Post # 1
We finally have some space to add some b-listers, but at this point, we’re 5 weeks out, and they’ll know that they were B-listers when I give them the invitation. How should I handle that? Should I just own up to it, or not mention it at all?
Post # 3
I wouldn’t mention it and just send an invite. I know I’ve read people here say they’d rather not be invited than be a B lister, but I totally disagree, at least for me my A listers are mainly obligatory invites that I didn’t really care for, and B list is full of friends I’d love to have there way more. Here is me hoping the A listers don’t go.
Post # 4
@bunnyfoofoo:i’m debating the same thing. my rsvp date was april 5… and i need them to tell me an entree choice, so i was planning on owning up to it and just calling the person directly and telling them the invitation is on its way, blabla. but if anyone has experience with the opposite strategy–mailing like nothing happened–i’d love to hear too!
Post # 5
Maybe you could just call and ask if they can make it.. and act like you sent the invite and it got lost in the mail?? Its a little white lie and no one will be hurt!
Post # 6
@MrsNeutrino:and never actually mailing it, you mean?
Post # 7
Just send it and dont mention it. I’ve gotten several intives 4 weeks out and i thought nothing of it. If its someone i care about and i can make it, i will be there. I dont care if i get invted the day before. I doubt anyone will call you out on it, and if they choose not to go becase of the late invite, then they really didnt want to be there anyway.
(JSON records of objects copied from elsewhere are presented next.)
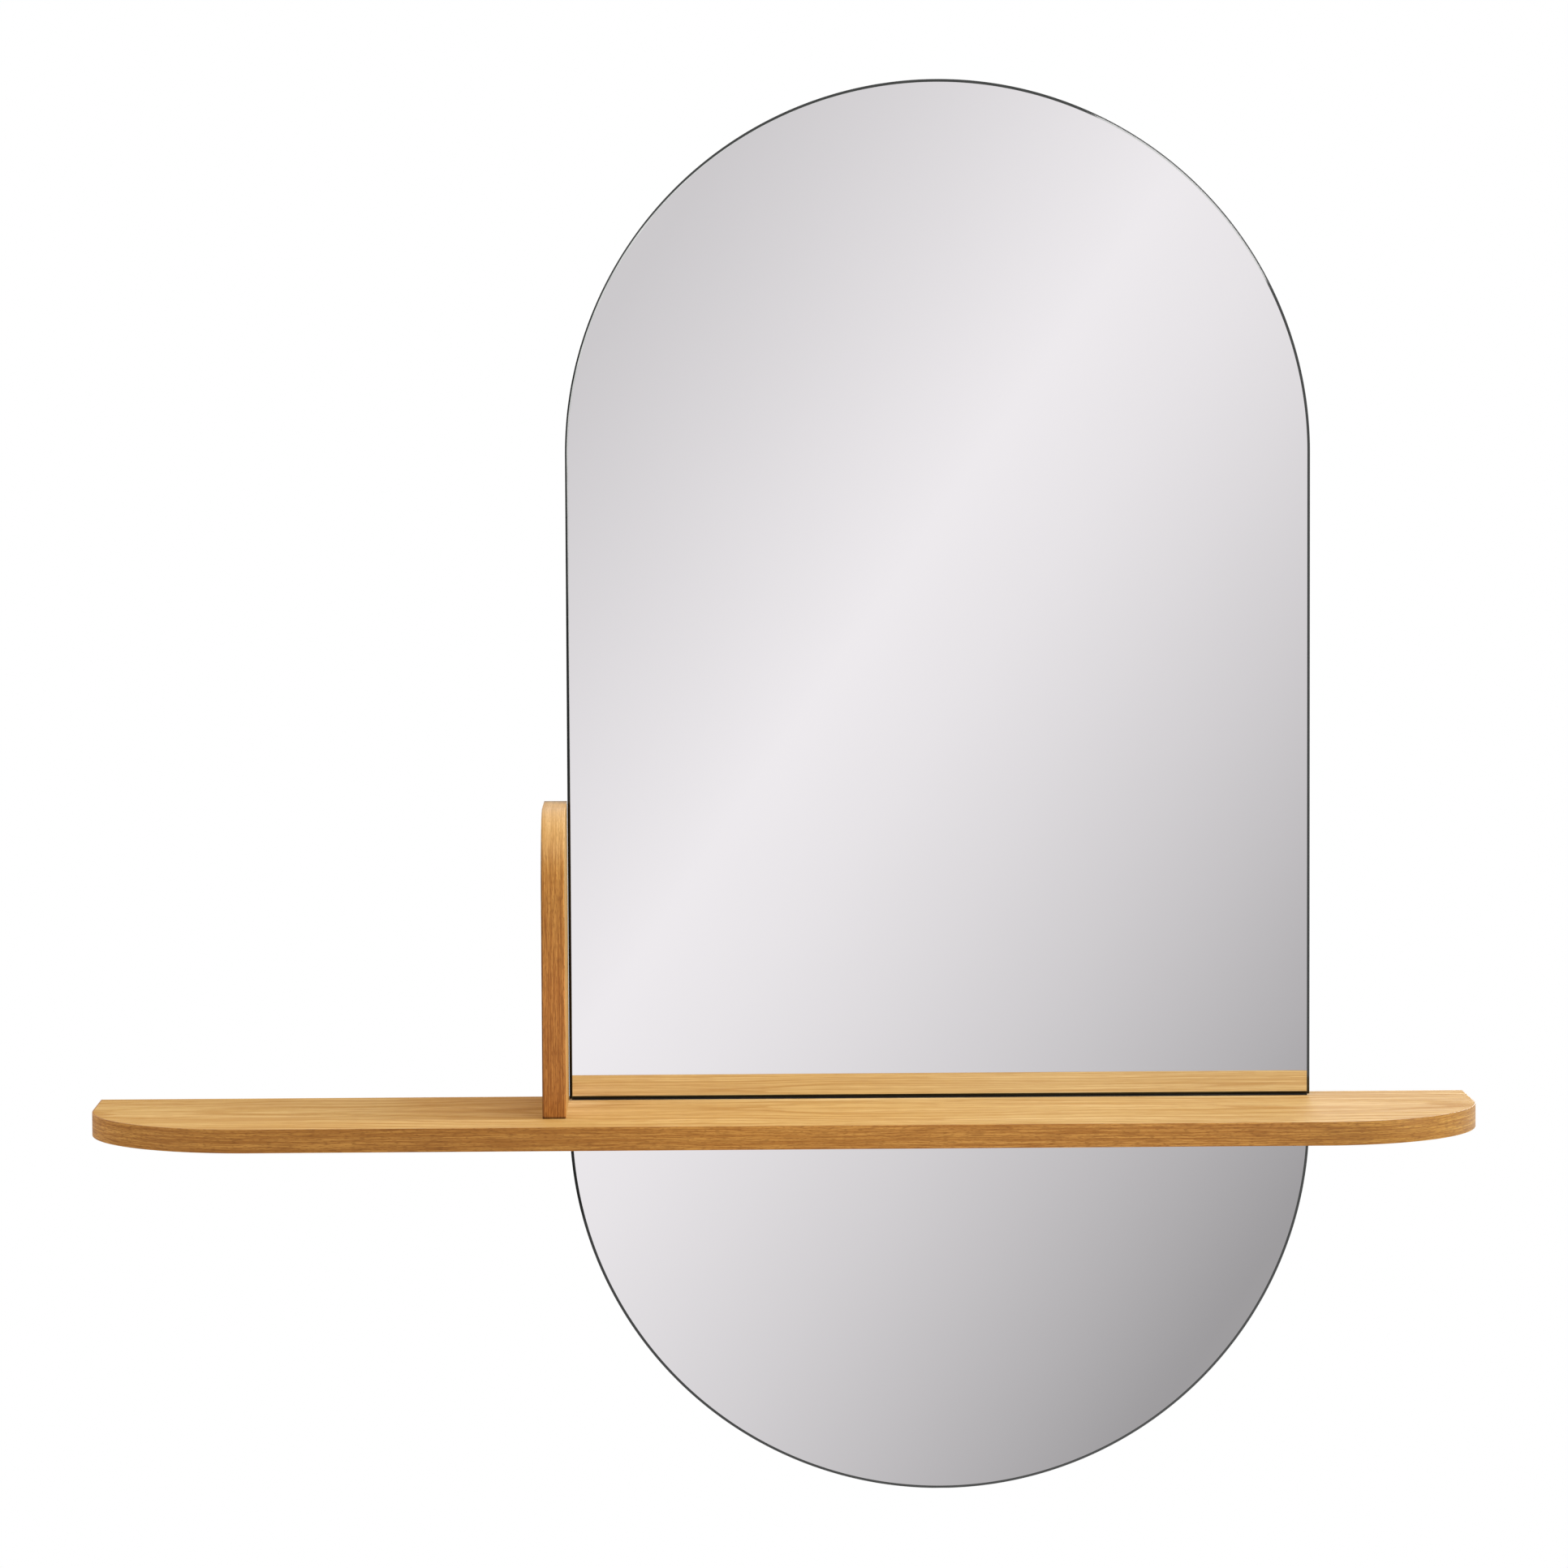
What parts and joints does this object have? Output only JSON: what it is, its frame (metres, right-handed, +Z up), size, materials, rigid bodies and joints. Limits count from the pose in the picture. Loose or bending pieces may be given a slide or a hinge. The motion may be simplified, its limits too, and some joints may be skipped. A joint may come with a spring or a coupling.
{
  "type": "mirror with shelf",
  "caption": "Frameless capsule-shaped wall mirror crossed by a round-cornered oak shelf that overhangs to one side, with a small rounded oak upright standing on the shelf beside the glass.",
  "frame": {"origin": "on the wall plane, midway between the entry holes of the two keyhole plates in the back of the panel", "axes": "+Z up, +Y into the wall so the mirror faces -Y, +X to the viewer's right"},
  "size_m": [1.109, 0.205, 1.1406],
  "materials": {
    "silvered_glass": "clear silvered float glass with a polished arris",
    "black_rubber": "matt black rubber",
    "black_panel": "fibreboard painted matt black",
    "foam_tape": "white closed-cell foam",
    "adhesive": "cured mirror adhesive",
    "fibreboard": "bare fibreboard",
    "oak_face": "honey-coloured oak veneer, satin lacquer",
    "oak_edge": "oak edge banding, satin lacquer, grain along the edge",
    "zinc_steel": "zinc-plated steel",
    "beech": "fluted beech",
    "cap_plastic": "oak-coloured matt plastic"
  },
  "bodies": {
    "root": {"upper_mirror_glass": "silvered_glass", "lower_mirror_glass": "silvered_glass", "glass_seat_strip": "black_rubber", "backing_panel": "black_panel", "upper_foam_tapes": "foam_tape", "lower_foam_tapes": "foam_tape", "upper_adhesive_beads": "adhesive", "lower_adhesive_beads": "adhesive", "shelf_core": "fibreboard", "shelf_top_veneer": "oak_face", "shelf_bottom_veneer": "oak_face", "shelf_edge_band": "oak_edge", "upright_core": "fibreboard", "upright_left_veneer": "oak_face", "upright_right_veneer": "oak_face", "upright_edge_band": "oak_edge", "shelf_screws": "zinc_steel", "shelf_dowels": "beech", "upright_screws": "zinc_steel", "upright_dowels": "beech", "upright_screw_caps": "cap_plastic", "panel_hanger_left": "zinc_steel", "panel_hanger_right": "zinc_steel", "panel_hanger_screws": "zinc_steel", "wing_hanger_left": "zinc_steel", "wing_hanger_right": "zinc_steel", "wing_hanger_screws": "zinc_steel"}
  },
  "joints": []
}
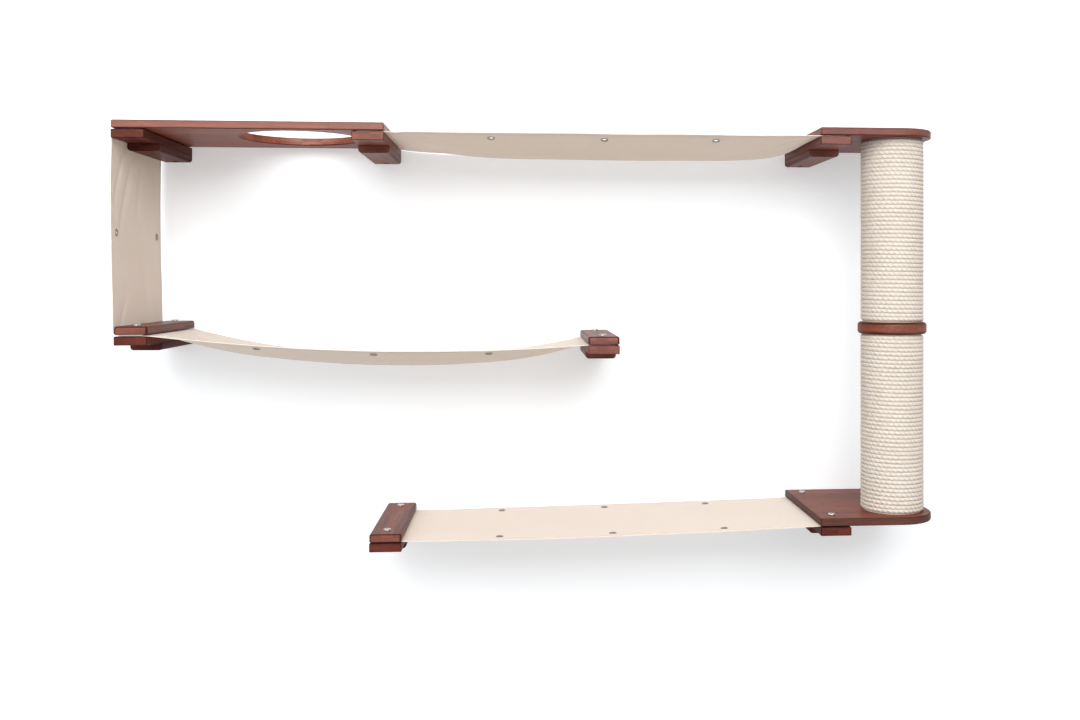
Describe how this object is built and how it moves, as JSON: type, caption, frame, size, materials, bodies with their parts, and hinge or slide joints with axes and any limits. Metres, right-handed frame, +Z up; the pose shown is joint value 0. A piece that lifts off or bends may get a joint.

Making up a lie about it being lost in the mail is not really needed and as a guest that would bother me more than just recieving a late invite.
Post # 8
@cartascartas: lol yea? then when they say that they never got it she could just be like.. ok ill send another! That way it isn’t dated for after everyone got theirs..
Post # 9
When I was agonizing over how many of my coworkers we had space to invite, my mom suggested that I just tell them once the RSVP date has passed – “hey, we had to limit our guest list at first because of space, but a few of our family members can’t make it after all and I’d love to have you come!” I think it would take VERY careful wording and having an idea of how the person would feel about a spur-of-the moment invitation, but I could see it working in some cases…
Post # 10
WE had a very tight guest list. I just invited a co-worker late and was up front with her. She was very excited and accepted.
I’m being forced to invite family members that were never on the list. It is so late in the game that I simply sent an email. If they come, great. If not, then they never wanted to come in the first place which is what I suspect and the reason they were never on the list originally.